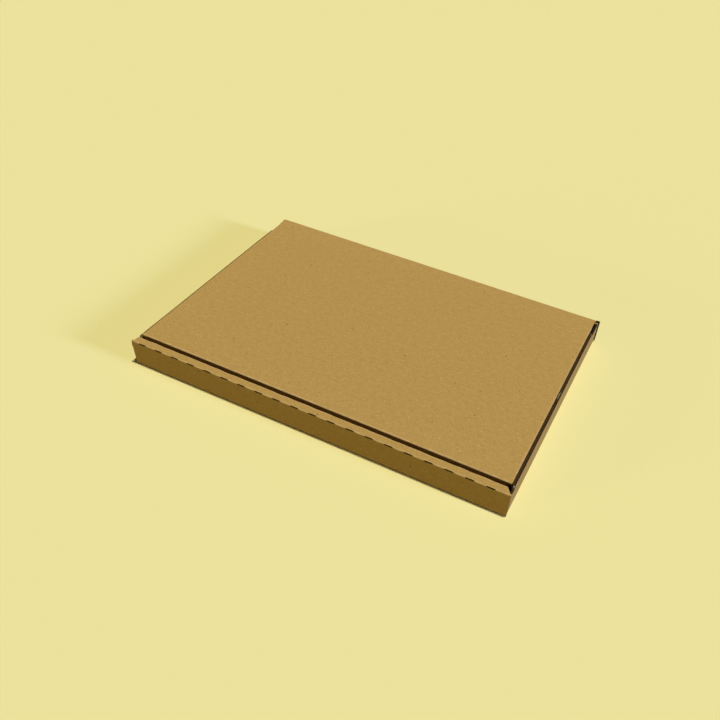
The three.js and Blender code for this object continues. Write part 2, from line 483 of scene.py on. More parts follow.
def bevels(box):
    """What the slanting ends of the strip leave out, with the inner panel's shorter ends."""
    end = box.front_end
    out = end + PANEL_LAP
    behind = box.front + box.board + LAYER_GAP
    shells = []
    for side, bevel in zip((-1, 1), BEVELS):
        slant = [(end, box.front), (out, box.front), (out, box.lid_front),
                 (end - bevel, box.lid_front), (end - bevel, box.strip)]
        slant = slant if side > 0 else mirrored(slant)
        shells.append(prism(slant, "z", box.bend_top, box.height + PANEL_LAP))
        low, high = sorted((side * (end - bevel), side * out))
        shells.append(block(low, high, behind, box.lid_front, -OUTSIDE, box.bend_top))
    return shells


def lock_tabs(box):
    shells = []
    top = box.layer_foot + PANEL_LAP
    wide = LOCK_TAB_WIDTH / 2
    for place in (-LOCK_TAB_SPACING / 2, LOCK_TAB_SPACING / 2):
        outline = [(place - wide, top), (place - wide, box.board),
                   (place - wide + LOCK_TAB_TAPER, LOCK_TAB_LIFT),
                   (place + wide - LOCK_TAB_TAPER, LOCK_TAB_LIFT),
                   (place + wide, box.board), (place + wide, top)]
        shells.append(prism(outline, "y", box.strip - box.board, box.strip))
    return shells


def lock_slots(box):
    wide = LOCK_TAB_WIDTH / 2 + LAYER_GAP
    return [block(place - wide, place + wide, box.strip - box.board - LAYER_GAP,
                  box.strip + LAYER_GAP, -OUTSIDE, box.layer_foot)
            for place in (-LOCK_TAB_SPACING / 2, LOCK_TAB_SPACING / 2)]


def slit_places(box):
    count = int((2 * box.front_end - 2 * SLIT_MARGIN) / SLIT_PITCH) + 1
    return [(index - (count - 1) / 2) * SLIT_PITCH + SLIT_SHIFT for index in range(count)]


def slits(box):
    """Cuts at 45 degrees through the outer top crease of the front wall, with pointed ends."""
    apex = (box.inside_bend + box.half) * math.sqrt(0.5)
    middle = Vector((0, box.front + box.bend - apex, box.bend_top + apex))
    across = Vector((0, 1, 1)).normalized()
    through = Vector((0, -1, 1)).normalized()
    middle -= across * SLIT_DROP
    long, wide = SLIT_LENGTH / 2, SLIT_WIDTH / 2
    even = long * SLIT_PARALLEL
    outline = [(-long, 0), (-even, -wide), (even, -wide), (long, 0), (even, wide), (-even, wide)]
    shells = []
    for place in slit_places(box):
        verts = []
        for reach in (-box.bend, box.bend):
            verts.extend(middle + Vector((place + s, 0, 0)) + across * v + through * reach
                         for s, v in outline)
        shells.append((verts, prism_faces(len(outline))))
    return shells


def back_panel(box):
    end, start, top = box.back_end, box.back_ear_start, box.back_ear_top
    left, right = box.lid_left - LAYER_GAP, box.lid_right + LAYER_GAP
    outline = [(-end, EAR_RISE), (-start, 0), (-start, box.bend), (start, box.bend), (start, 0),
               (end, EAR_RISE), (end, top), (right, top), (right, box.bend_top),
               (left, box.bend_top), (left, top), (-end, top)]
    return prism(outline, "y", box.back - box.board, box.back)


def back_foot(box):
    section = folded_board(box, [(box.back - box.bend - PANEL_LAP, box.half),
                                 (box.back - box.half, box.half),
                                 (box.back - box.half, box.bend + PANEL_LAP)])
    return prism(section, "x", -box.back_ear_start, box.back_ear_start)


def raw_skins(box):
    """The thinnest shaving off each cut edge that crosses the flutes, so that it shows its raw face."""
    wide, deep, tall = 2 * box.side, 2 * box.back, 2 * box.height
    near, far = box.front + FRONT_STEP, box.back - REAR_STEP
    wall = box.side - box.board - SKIN_LAP
    rear = box.back - box.board - SKIN_LAP
    low_top = box.layer_top - RAW_SKIN
    shells = []
    for side in (-1, 1):
        across = sorted((side * wall, side * (box.side - 2 * box.liner)))
        # The left wall's top is crushed by the lid, and its liner has closed over it.
        if side > 0:
            shells.append(block(*across, near, far, box.height - RAW_SKIN, tall))
        shells.append(block(*across, box.front + box.bend, near - SKIN_GAP, low_top, tall))
        shells.append(block(*across, far + SKIN_GAP, rear, low_top, tall))
        ends = sorted((side * (box.back_end - RAW_SKIN), side * wide))
        shells.append(block(*ends, rear, deep, -OUTSIDE, tall))
    top = box.back_ear_top - RAW_SKIN
    shells.append(block(box.lid_right + OUTSIDE, wide, rear, deep, top, tall))
    return shells


def tray_edges(box):
    """Hollow flutes at every cut edge of the tray that crosses the flutes."""
    wall = box.side - box.half
    step = box.height - box.layer_top
    shells = []
    for side in (-1, 1):
        inward = (-side, 0, 0)
        shells += edge_cells(box, (side * wall, -box.wall_end, box.height), Y_AXIS, X_AXIS,
                             DOWN, 2 * box.wall_end, step + 2 * box.show)
        shells += edge_cells(box, (side * box.front_end, box.front + box.half, box.bend),
                             Z_AXIS, Y_AXIS, inward, box.bend_top - box.bend,
                             LEFT_END_SLANT + box.show)
        shells += edge_cells(box, (side * box.back_end, box.back - box.half, EAR_RISE + CELL_START),
                             Z_AXIS, Y_AXIS, inward, box.back_ear_top - EAR_RISE, 2 * box.show)
        bevel = BEVELS[(side + 1) // 2]
        end = side * (box.front_end - bevel)
        shells += edge_cells(box, (end, box.strip - box.half, box.layer_foot + CELL_START),
                             Z_AXIS, Y_AXIS, inward, box.bend_top - box.layer_foot - CELL_START,
                             box.show)
        shells += edge_cells(box, (end, box.front + box.bend, box.height - box.half),
                             Y_AXIS, Z_AXIS, inward, TOP_STRIP - 2 * box.bend,
                             box.show - bevel / 2, bevel + OUTSIDE)
        start = min(side * (wall - box.bend), side * (wall - CORNER_TAB_LENGTH + TAB_MARGIN))
        shells += edge_cells(box, (start, box.tab_layer, box.layer_top), X_AXIS, Y_AXIS,
                             DOWN, CORNER_TAB_LENGTH - box.bend - TAB_MARGIN,
                             CORNER_TAB_TAPER + box.show)
    out, top = box.back_end + OUTSIDE, box.height + OUTSIDE
    middle = box.back - box.half
    shells.append(block(box.lid_right + OUTSIDE, out, middle - box.inside, middle + box.inside,
                        box.height - 2 * box.show, top))
    # The liner is cut away from the right end of the back wall down to the ground, so that its dark flutes
    # show there as painted shade.
    face = box.back - box.board - SHADE_CUT_LAP
    break_line = box.layer_top + SHADE_CUT_BREAK
    shells.append(block(box.lid_right + SHADE_CUT_START, out, face, middle, break_line, top))
    shells.append(block(box.side + SHADE_CUT_FACE, out, face, middle, -OUTSIDE, break_line))
    return shells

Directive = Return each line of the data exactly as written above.

Exercise output =
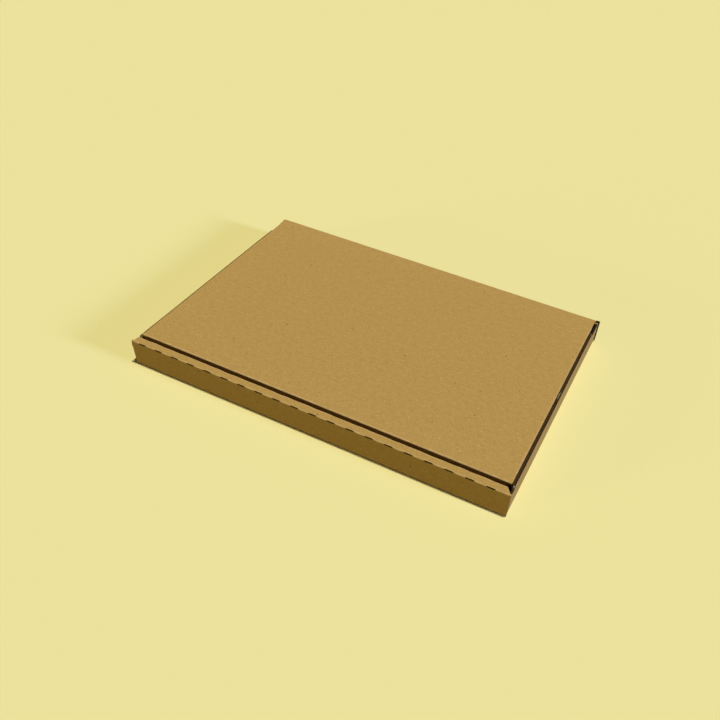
The three.js and Blender code for this object continues. Write part 2, from line 483 of scene.py on. More parts follow.
def bevels(box):
    """What the slanting ends of the strip leave out, with the inner panel's shorter ends."""
    end = box.front_end
    out = end + PANEL_LAP
    behind = box.front + box.board + LAYER_GAP
    shells = []
    for side, bevel in zip((-1, 1), BEVELS):
        slant = [(end, box.front), (out, box.front), (out, box.lid_front),
                 (end - bevel, box.lid_front), (end - bevel, box.strip)]
        slant = slant if side > 0 else mirrored(slant)
        shells.append(prism(slant, "z", box.bend_top, box.height + PANEL_LAP))
        low, high = sorted((side * (end - bevel), side * out))
        shells.append(block(low, high, behind, box.lid_front, -OUTSIDE, box.bend_top))
    return shells


def lock_tabs(box):
    shells = []
    top = box.layer_foot + PANEL_LAP
    wide = LOCK_TAB_WIDTH / 2
    for place in (-LOCK_TAB_SPACING / 2, LOCK_TAB_SPACING / 2):
        outline = [(place - wide, top), (place - wide, box.board),
                   (place - wide + LOCK_TAB_TAPER, LOCK_TAB_LIFT),
                   (place + wide - LOCK_TAB_TAPER, LOCK_TAB_LIFT),
                   (place + wide, box.board), (place + wide, top)]
        shells.append(prism(outline, "y", box.strip - box.board, box.strip))
    return shells


def lock_slots(box):
    wide = LOCK_TAB_WIDTH / 2 + LAYER_GAP
    return [block(place - wide, place + wide, box.strip - box.board - LAYER_GAP,
                  box.strip + LAYER_GAP, -OUTSIDE, box.layer_foot)
            for place in (-LOCK_TAB_SPACING / 2, LOCK_TAB_SPACING / 2)]


def slit_places(box):
    count = int((2 * box.front_end - 2 * SLIT_MARGIN) / SLIT_PITCH) + 1
    return [(index - (count - 1) / 2) * SLIT_PITCH + SLIT_SHIFT for index in range(count)]


def slits(box):
    """Cuts at 45 degrees through the outer top crease of the front wall, with pointed ends."""
    apex = (box.inside_bend + box.half) * math.sqrt(0.5)
    middle = Vector((0, box.front + box.bend - apex, box.bend_top + apex))
    across = Vector((0, 1, 1)).normalized()
    through = Vector((0, -1, 1)).normalized()
    middle -= across * SLIT_DROP
    long, wide = SLIT_LENGTH / 2, SLIT_WIDTH / 2
    even = long * SLIT_PARALLEL
    outline = [(-long, 0), (-even, -wide), (even, -wide), (long, 0), (even, wide), (-even, wide)]
    shells = []
    for place in slit_places(box):
        verts = []
        for reach in (-box.bend, box.bend):
            verts.extend(middle + Vector((place + s, 0, 0)) + across * v + through * reach
                         for s, v in outline)
        shells.append((verts, prism_faces(len(outline))))
    return shells


def back_panel(box):
    end, start, top = box.back_end, box.back_ear_start, box.back_ear_top
    left, right = box.lid_left - LAYER_GAP, box.lid_right + LAYER_GAP
    outline = [(-end, EAR_RISE), (-start, 0), (-start, box.bend), (start, box.bend), (start, 0),
               (end, EAR_RISE), (end, top), (right, top), (right, box.bend_top),
               (left, box.bend_top), (left, top), (-end, top)]
    return prism(outline, "y", box.back - box.board, box.back)


def back_foot(box):
    section = folded_board(box, [(box.back - box.bend - PANEL_LAP, box.half),
                                 (box.back - box.half, box.half),
                                 (box.back - box.half, box.bend + PANEL_LAP)])
    return prism(section, "x", -box.back_ear_start, box.back_ear_start)


def raw_skins(box):
    """The thinnest shaving off each cut edge that crosses the flutes, so that it shows its raw face."""
    wide, deep, tall = 2 * box.side, 2 * box.back, 2 * box.height
    near, far = box.front + FRONT_STEP, box.back - REAR_STEP
    wall = box.side - box.board - SKIN_LAP
    rear = box.back - box.board - SKIN_LAP
    low_top = box.layer_top - RAW_SKIN
    shells = []
    for side in (-1, 1):
        across = sorted((side * wall, side * (box.side - 2 * box.liner)))
        # The left wall's top is crushed by the lid, and its liner has closed over it.
        if side > 0:
            shells.append(block(*across, near, far, box.height - RAW_SKIN, tall))
        shells.append(block(*across, box.front + box.bend, near - SKIN_GAP, low_top, tall))
        shells.append(block(*across, far + SKIN_GAP, rear, low_top, tall))
        ends = sorted((side * (box.back_end - RAW_SKIN), side * wide))
        shells.append(block(*ends, rear, deep, -OUTSIDE, tall))
    top = box.back_ear_top - RAW_SKIN
    shells.append(block(box.lid_right + OUTSIDE, wide, rear, deep, top, tall))
    return shells


def tray_edges(box):
    """Hollow flutes at every cut edge of the tray that crosses the flutes."""
    wall = box.side - box.half
    step = box.height - box.layer_top
    shells = []
    for side in (-1, 1):
        inward = (-side, 0, 0)
        shells += edge_cells(box, (side * wall, -box.wall_end, box.height), Y_AXIS, X_AXIS,
                             DOWN, 2 * box.wall_end, step + 2 * box.show)
        shells += edge_cells(box, (side * box.front_end, box.front + box.half, box.bend),
                             Z_AXIS, Y_AXIS, inward, box.bend_top - box.bend,
                             LEFT_END_SLANT + box.show)
        shells += edge_cells(box, (side * box.back_end, box.back - box.half, EAR_RISE + CELL_START),
                             Z_AXIS, Y_AXIS, inward, box.back_ear_top - EAR_RISE, 2 * box.show)
        bevel = BEVELS[(side + 1) // 2]
        end = side * (box.front_end - bevel)
        shells += edge_cells(box, (end, box.strip - box.half, box.layer_foot + CELL_START),
                             Z_AXIS, Y_AXIS, inward, box.bend_top - box.layer_foot - CELL_START,
                             box.show)
        shells += edge_cells(box, (end, box.front + box.bend, box.height - box.half),
                             Y_AXIS, Z_AXIS, inward, TOP_STRIP - 2 * box.bend,
                             box.show - bevel / 2, bevel + OUTSIDE)
        start = min(side * (wall - box.bend), side * (wall - CORNER_TAB_LENGTH + TAB_MARGIN))
        shells += edge_cells(box, (start, box.tab_layer, box.layer_top), X_AXIS, Y_AXIS,
                             DOWN, CORNER_TAB_LENGTH - box.bend - TAB_MARGIN,
                             CORNER_TAB_TAPER + box.show)
    out, top = box.back_end + OUTSIDE, box.height + OUTSIDE
    middle = box.back - box.half
    shells.append(block(box.lid_right + OUTSIDE, out, middle - box.inside, middle + box.inside,
                        box.height - 2 * box.show, top))
    # The liner is cut away from the right end of the back wall down to the ground, so that its dark flutes
    # show there as painted shade.
    face = box.back - box.board - SHADE_CUT_LAP
    break_line = box.layer_top + SHADE_CUT_BREAK
    shells.append(block(box.lid_right + SHADE_CUT_START, out, face, middle, break_line, top))
    shells.append(block(box.side + SHADE_CUT_FACE, out, face, middle, -OUTSIDE, break_line))
    return shells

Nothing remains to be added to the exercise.